Vox does an about-face on jobs as unemployment expires

September 2, 2021

By John Ransom

Suddenly, after telling their readers that the best way to advance in life was to quit that poor-paying job and find another poor-paying job that you can do from home, Vox is concerned that maybe there aren’t that many jobs left. 

The volte-face by Vox on jobs has been spurned by the expiration of enhanced unemployment benefits that happens- – ironically or not — on Labor Day. 

“Nearly 650,000 workers in the sector quit their jobs in April,” the highest number in 20 years, Vox reported in June, under the theory that pandemic will aid workers to go on a general strike for higher wages in a drive called the Great Resignation.  

“Driven by a combination of low wages, Covid-19 risks, and harassment from customers, many are leaving their retail jobs behind in search of something different. ‘My life isn’t worth a dead-end job,’ Aislinn Potts, a former aquatic specialist at a pet store, told the Post,” as reported by Vox. 

Four million people quit their jobs in April alone, according to Vox, in “a realignment of priorities” made possible by generous and multitudinous federal financial aid.  

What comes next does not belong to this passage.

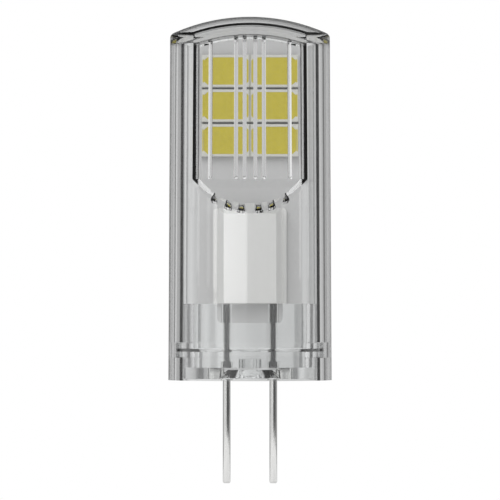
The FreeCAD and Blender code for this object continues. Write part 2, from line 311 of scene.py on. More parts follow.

“I think it’s changed everything, and I think it’s changed everything fundamentally,” James Livingston, a history professor at Rutgers University, told Vox about the pandemic and the aid that it spawned.   

At least someone thinks COVID has a nice upside.  

Livingston is the author of No More Work: Why Full Employment Is a Bad Idea, a book in which an out-of-touch tenured professor argues that work sucks and that we should just stop working to peruse more noble aspirations like, presumably, taking history classes at Rutgers paid for by fully-guaranteed federal loans that we can’t repay.  

(Incidentally, Livingstone also argued separately that white people suck, even though he is both a white person and an employed person).  

That’s why it’s shocking that Vox is now commiserating with workers who might actually have to look for a job when their unemployment benefits expire. 

“Sean thought he’d be back to work by now,” Vox wrote this week. “Over the summer, the cafe where he worked before the pandemic reached out, saying he could have his old job back by early September. The cafe was located on a tech company’s campus in California and his former boss wanted to staff up as office employees started coming in.” 

But then reality set in. 

“Due to the delta surge, the campus was completely closed again with no solid date for starting the process again,” Sean wrote. “There’s a chance I get contacted in the fall, but my gut tells me it’s a done deal until next year.”

Sean, of course, was hoping that unemployment benefits would be extended, but alas, no. 

Now he’s going to be what most people have to do: Look for a job. 

In part, unemployment benefits are expiring because there are nearly ten million jobs waiting for some lucky person to fill, almost 1 million more jobs than there are people. 

It makes about as much sense to pay people not to work right now as it does to pay farmers not to plant.  

And while employers have resorted to gimmicks to fill jobs — like hefty signing bonuses and enhanced benefits such as pet insurance — with the expiration of enhanced unemployment benefits, Vox is finding out the very best reason people get hired: They need a job, just like Sean does.